"The public broadly supports a new Arizona law aimed at dealing with illegal immigration and the law's provisions giving police increased powers to stop and detain people who are suspected of being in the country illegally," the pollsters at the Pew Research Center for the People & the Press report this morning.
According to Pew, results of a May 6-9 national telephone survey show that:
"Fully 73% say they approve of requiring people to produce documents verifying their legal status if police ask for them. Two-thirds (67%) approve of allowing police to detain anyone who cannot verify their legal status, while 62% approve of allowing police to question people they think may be in the country illegally.
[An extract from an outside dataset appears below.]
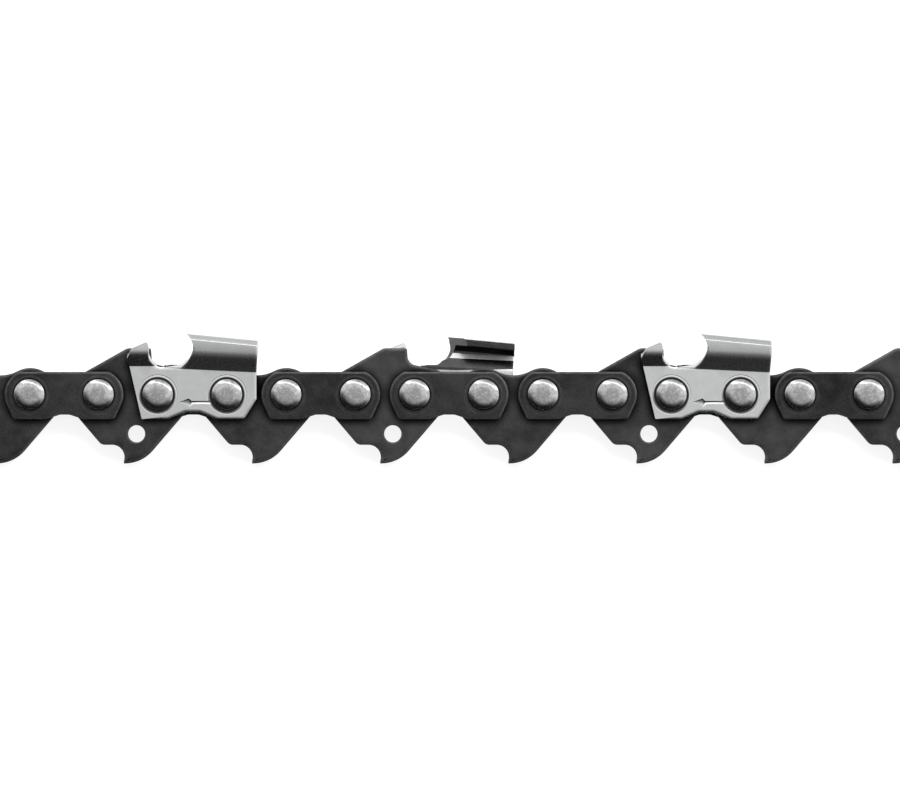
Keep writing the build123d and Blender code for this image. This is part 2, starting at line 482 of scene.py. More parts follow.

"After being asked about the law's provisions, 59% say that, considering everything, they approve of Arizona's new illegal immigration law while 32% disapprove."
Pew interviewed 994 adults and says each of the results has a margin of error of +/- 4 percentage points.
Last week, Pollster.com cautioned that there hadn't yet been enough national polling about the Arizona law to give a good sense of public opinion. And it noted that "to get a full picture of national attitudes, a survey should test supporting and opposing arguments to the bill, and see how, if at all, the arguments change voters' opinions."
There's nothing in the materials posted online today by Pew to indicate that it did dig into the "supporting and opposing arguments."
More polling, of course, is sure to come.
Yesterday, Frank noted that the new law appears to be hurting some Arizona businesses.